The Primary Hyperoxalurias (PH) are rare disorders of metabolism leading to excessive endogenous synthesis of oxalate and recurring calcium oxalate kidney stones. Alanine glyoxylate aminotransferase (AGT), deficient in PH type 1, is a key enzyme in limiting glyoxylate oxidation to oxalate. The affinity of AGT for its co-substrate, alanine, is low suggesting that its metabolic activity could be sub-optimal in vivo. To test this hypothesis, we examined the effect of L-alanine supplementation on oxalate synthesis in cell culture and in mouse models of Primary Hyperoxaluria Type 1 (Agxt KO), Type 2 (Grhpr KO) and in wild-type mice. Our results demonstrated that increasing L-alanine in cells decreased synthesis of oxalate and increased viability of cells expressing GO and AGT when incubated with glycolate. In both wild type and Grhpr KO male and female mice, supplementation with 10% dietary L-alanine significantly decreased urinary oxalate excretion ~30% compared to baseline levels. This study demonstrates that increasing the availability of L-alanine can increase the metabolic efficiency of AGT and reduce oxalate synthesis.

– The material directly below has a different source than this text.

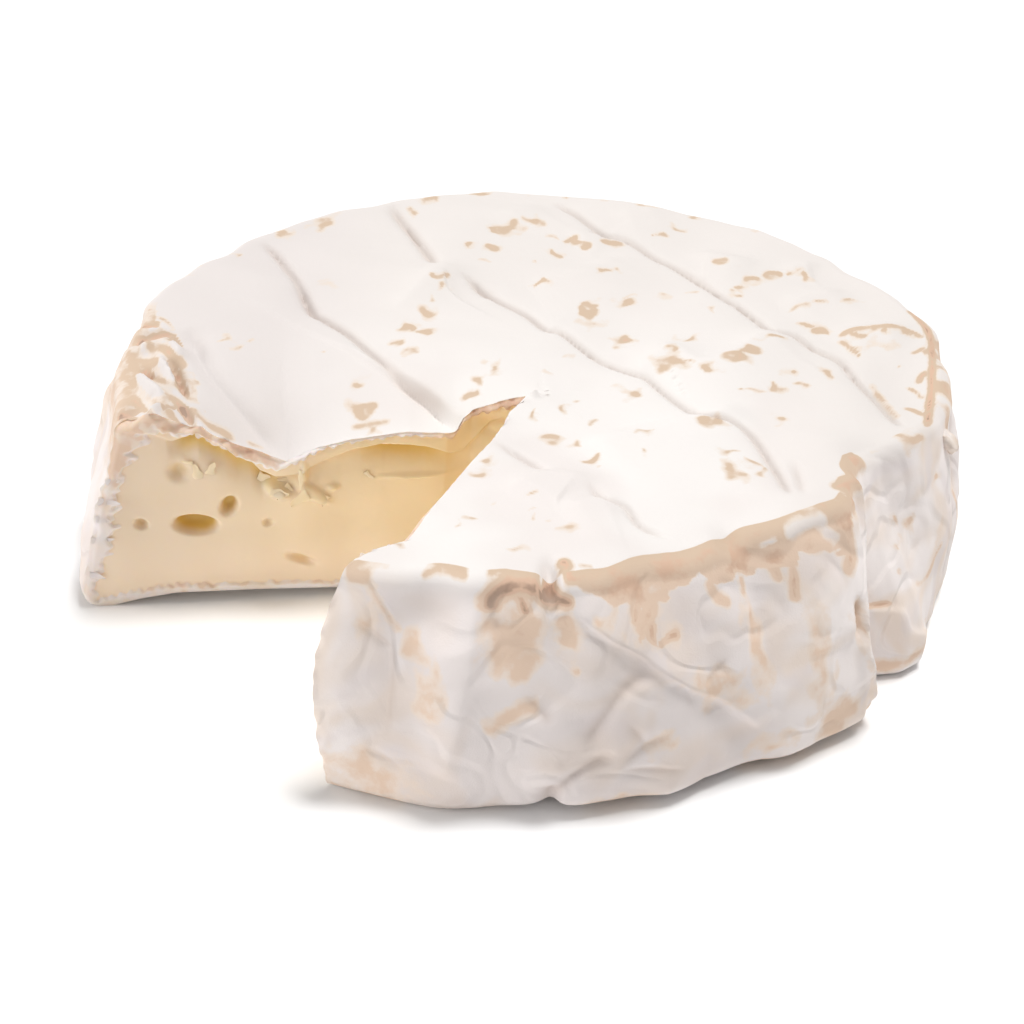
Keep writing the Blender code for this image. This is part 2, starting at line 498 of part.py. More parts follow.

Effects of Oxalobacter formigenes in subjects with primary hyperoxaluria Type 1 and end-stage renal disease: a Phase II study

BACKGROUND

In primary hyperoxaluria Type 1 (PH1), endogenous oxalate overproduction significantly elevates urinary oxalate excretion, resulting in recurrent urolithiasis and/or progressive nephrocalcinosis and often early end-stage renal disease (ESRD). In ESRD, dialysis cannot sufficiently remove oxalate; plasma oxalate (Pox) increases markedly, inducing systemic oxalate deposition (oxalosis) and often death. Interventions to reduce Pox in PH1 subjects with ESRD could have significant clinical impact. This ongoing Phase II, open-label trial aimed to evaluate whether long-term Oxabact™ (Oxalobacter formigenes, OC5, OxThera Intellectual Property AB, Sweden) lowers Pox in PH1 ESRD subjects, ameliorating clinical outcome.

METHODS

PH1 ESRD subjects on stable dialysis regimens were examined. Subjects were administered one OC5 capsule twice daily for up to 36 months or until transplantation. Total Pox values, cardiac function and safety were evaluated. Free Pox was evaluated in a comparative non-treated PH1 dialysis group using retrospective chart reviews and analyses.

RESULTS

Twelve subjects enrolled in an initial 6-week treatment phase. Following a washout of up to 4 weeks, eight subjects entered a continuation study; outcomes after 24 months of treatment are presented. After 24 months, all subjects had reduced or non-elevated Pox compared with baseline. Cardiac function improved, then stabilized. No treatment-related serious adverse events were reported.

CONCLUSIONS

Compared with an untreated natural control cohort, 24 months OC5 administration was beneficial to PH1 ESRD subjects by substantially decreasing Pox concentrations, and improving or stabilizing cardiac function and clinical status, without increasing dialysis frequency. OC5 was safe and well-tolerated.